Analyst: New low-cost iPhone based on ‘retooled’ iPhone 4 awaiting green light at Apple

“A low-cost iPhone is awaiting approval at Apple, and could be launched in 2013, according to new reports,” Ashleigh Allsopp reports for Macworld UK.

“Jefferies analyst Peter Misek said in a research note on Monday that the cheaper iPhone could be offered at a $200 to $250 price point unsubsidised,” Allsopp reports, “which could translate to around £200 here in the UK.”

Allsopp reports, “Misek says that the low-cost iPhone is just waiting to be given the green light by Apple.”

Read more in the full article here.

MacDailyNews Take: What do you think, is it time for Apple to move downmarket?

52 Comments

  1. If ‘thermonuclear war’ equates that everyone loses but it was done anyway, does it apply that Apple might release a low-cost iPhone to submarine Shamesung and others?

    Admittedly, maybe everyone loses, but Apple loses
    less than anyone else in the battle? And iPhone-copiers lose the most? Apple can afford the tactic. Can the copiers?
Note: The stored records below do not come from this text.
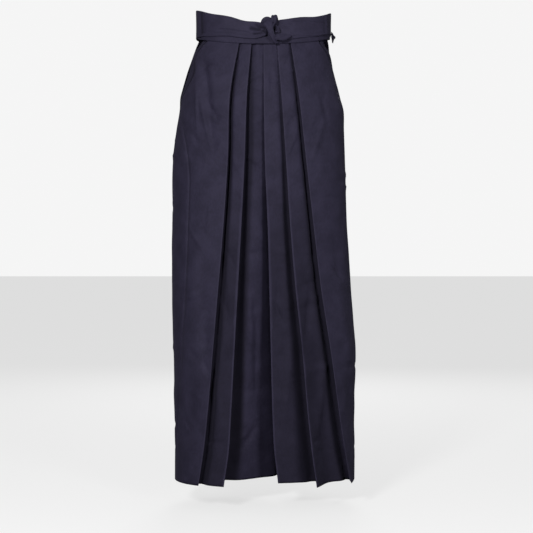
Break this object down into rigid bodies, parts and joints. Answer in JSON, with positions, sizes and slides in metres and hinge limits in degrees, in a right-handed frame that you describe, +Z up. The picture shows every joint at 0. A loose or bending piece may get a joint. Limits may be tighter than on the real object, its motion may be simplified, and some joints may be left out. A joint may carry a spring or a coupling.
{
  "type": "hakama trousers",
  "caption": "Divided hakama trousers worn at the waist, with deep front pleats, slanted side vents, folded waistband, back board and ties knotted in front.",
  "frame": {"origin": "centre of the waist, level with the middle of the front waistband", "axes": "+Z up, +X towards the wearer's left, front faces -Y"},
  "size_m": [0.4065, 0.2677, 1.0411],
  "materials": {
    "twill": "matte dark navy cotton and polyester twill, pressed",
    "twill_inner": "the same twill on inner layers, with no pressing shine",
    "folded_tie": "the same twill folded in several layers and topstitched"
  },
  "bodies": {
    "root": {"front_right": "twill", "front_left": "twill", "back_right": "twill", "back_left": "twill", "gusset_right": "twill_inner", "gusset_left": "twill_inner", "leaf_fold_right": "twill_inner", "leaf_fold_left": "twill_inner", "front_waistband": "folded_tie", "back_tie_right": "folded_tie", "back_tie_left": "folded_tie", "back_board": "folded_tie", "knot_turn": "folded_tie", "knot_tail_upper": "folded_tie", "knot_tail_lower": "folded_tie", "tie_tip": "twill_inner"}
  },
  "joints": []
}
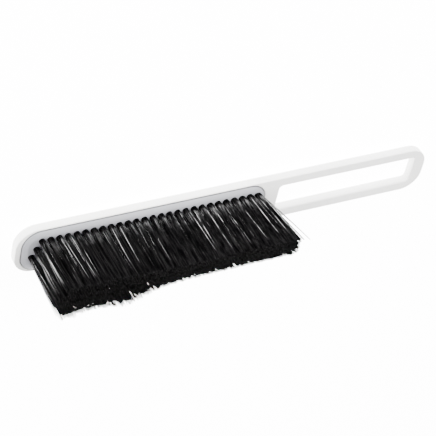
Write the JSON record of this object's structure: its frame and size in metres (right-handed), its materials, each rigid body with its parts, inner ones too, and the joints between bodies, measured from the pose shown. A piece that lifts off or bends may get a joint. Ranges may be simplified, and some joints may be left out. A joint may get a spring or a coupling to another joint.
{
  "type": "hand brush",
  "caption": "Flat loop-handled hand brush: a finger-slotted bar holds a tuft block of long dark filament tufts, for sweeping bees or crumbs.",
  "frame": {"origin": "middle of the footprint, on the flat back the brush lies on", "axes": "+X along the brush from the head end to the loop end, +Z out of the flat back along the bristles, Y across the brush"},
  "size_m": [0.35, 0.042, 0.0622],
  "materials": {
    "white_plastic": "smooth moulded, satin",
    "grey_plastic": "smooth moulded, satin",
    "bristle": "glossy extruded filament",
    "staple_steel": "drawn wire"
  },
  "bodies": {
    "root": {"anchor_staples_row_1": "staple_steel", "anchor_staples_row_2": "staple_steel", "anchor_staples_row_3": "staple_steel", "anchor_staples_row_4": "staple_steel", "handle_body": "white_plastic", "tuft_block": "grey_plastic", "tuft_rank_01": "bristle", "tuft_rank_02": "bristle", "tuft_rank_03": "bristle", "tuft_rank_04": "bristle", "tuft_rank_05": "bristle", "tuft_rank_06": "bristle", "tuft_rank_07": "bristle", "tuft_rank_08": "bristle", "tuft_rank_09": "bristle", "tuft_rank_10": "bristle", "tuft_rank_11": "bristle", "tuft_rank_12": "bristle", "tuft_rank_13": "bristle", "tuft_rank_14": "bristle", "tuft_rank_15": "bristle", "tuft_rank_16": "bristle", "tuft_rank_17": "bristle", "tuft_rank_18": "bristle", "tuft_rank_19": "bristle", "tuft_rank_20": "bristle", "tuft_rank_21": "bristle", "tuft_rank_22": "bristle", "tuft_rank_23": "bristle", "tuft_rank_24": "bristle", "tuft_rank_25": "bristle", "tuft_rank_26": "bristle", "tuft_rank_27": "bristle", "tuft_rank_28": "bristle"}
  },
  "joints": []
}
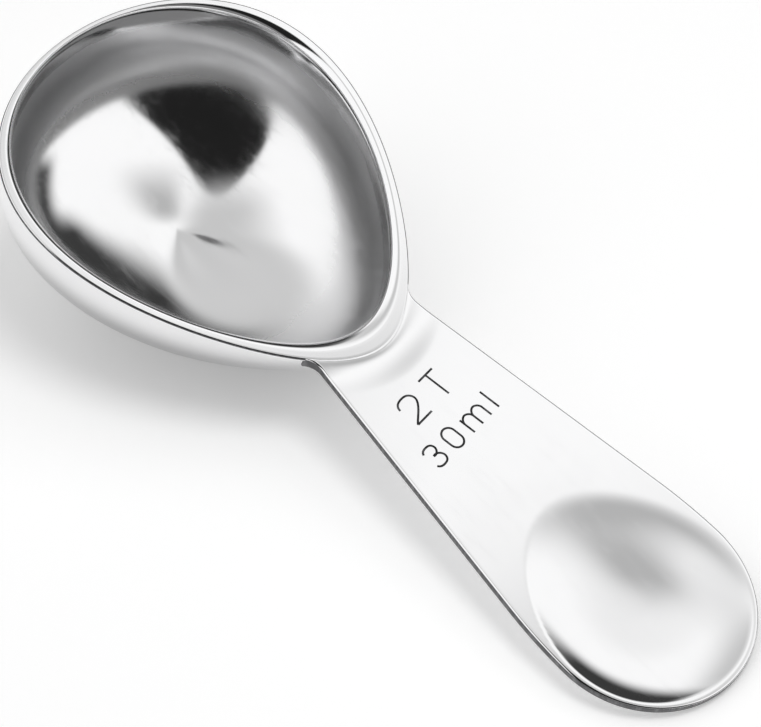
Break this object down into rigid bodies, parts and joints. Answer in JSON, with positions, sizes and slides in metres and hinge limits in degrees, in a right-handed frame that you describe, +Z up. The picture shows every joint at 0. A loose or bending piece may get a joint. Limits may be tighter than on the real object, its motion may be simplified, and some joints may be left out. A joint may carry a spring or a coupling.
{
  "type": "measuring spoon",
  "caption": "Polished steel measuring scoop with an egg-shaped bowl and a short flat handle that widens to a dished round end.",
  "frame": {"origin": "middle of the spoon's bounding box on the surface that it rests on, with the bowl's underside and the handle's end touching that surface", "axes": "+X from the bowl toward the handle's end, +Y across the spoon, +Z up"},
  "size_m": [0.1196, 0.0514, 0.028],
  "materials": {
    "bowl_steel": "mirror polished stainless steel",
    "handle_steel": "mirror polished stainless steel",
    "mark_fill": "matt black fill in an engraved line"
  },
  "bodies": {
    "root": {"bowl": "bowl_steel", "handle": "handle_steel", "capacity_mark_tablespoons": "mark_fill", "capacity_mark_millilitres": "mark_fill"}
  },
  "joints": []
}
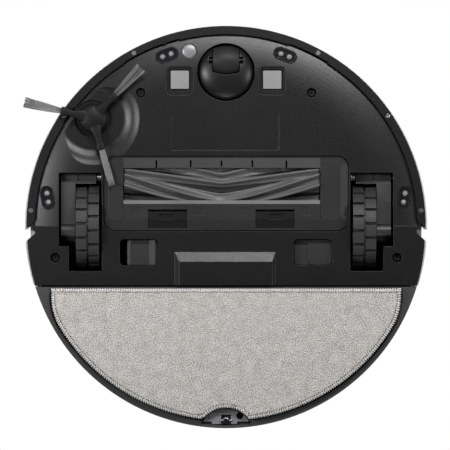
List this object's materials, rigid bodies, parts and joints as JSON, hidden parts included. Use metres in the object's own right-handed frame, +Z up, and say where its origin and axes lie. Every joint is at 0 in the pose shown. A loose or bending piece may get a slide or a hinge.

  2. No. Once that begins, they cease to be the Apple that everyone craves. An Apple cheap-phone will by definition be the same as everyone else’s cheap-phone, now that all of the products are converging on Apple’s vision (the original iPhone). The only thing that Joe Public knows about Apple is its panache – they aren’t making first-purchase choices on the basis of iOS or Apple’s ecosystem. Take away the wow-you-got-an-iPhone factor, and Apple is done.

  3. This is the killer device for T-Mobile to stop subsidies and offer pipes-only service. Once it becomes available, other carriers will have to revamp their service plans to accommodate non-contract phones at a price that doesn’t implicitly have a built in subsidy cost. Then people will stop the current iPhone rollover scheme with ATT and Verizon, get a phone they like and drive it until the wheels fall off. Apple controls the mobile phone industry by offering the device no one dares not to have. Game over.

  4. “Once that begins, they cease to be the Apple that everyone craves.”

    Indeed. There are a couple of marketing truisms that apply:
    – Do NOT try to be all things to all people
    – If you think your target market is everybody, you’re doomed.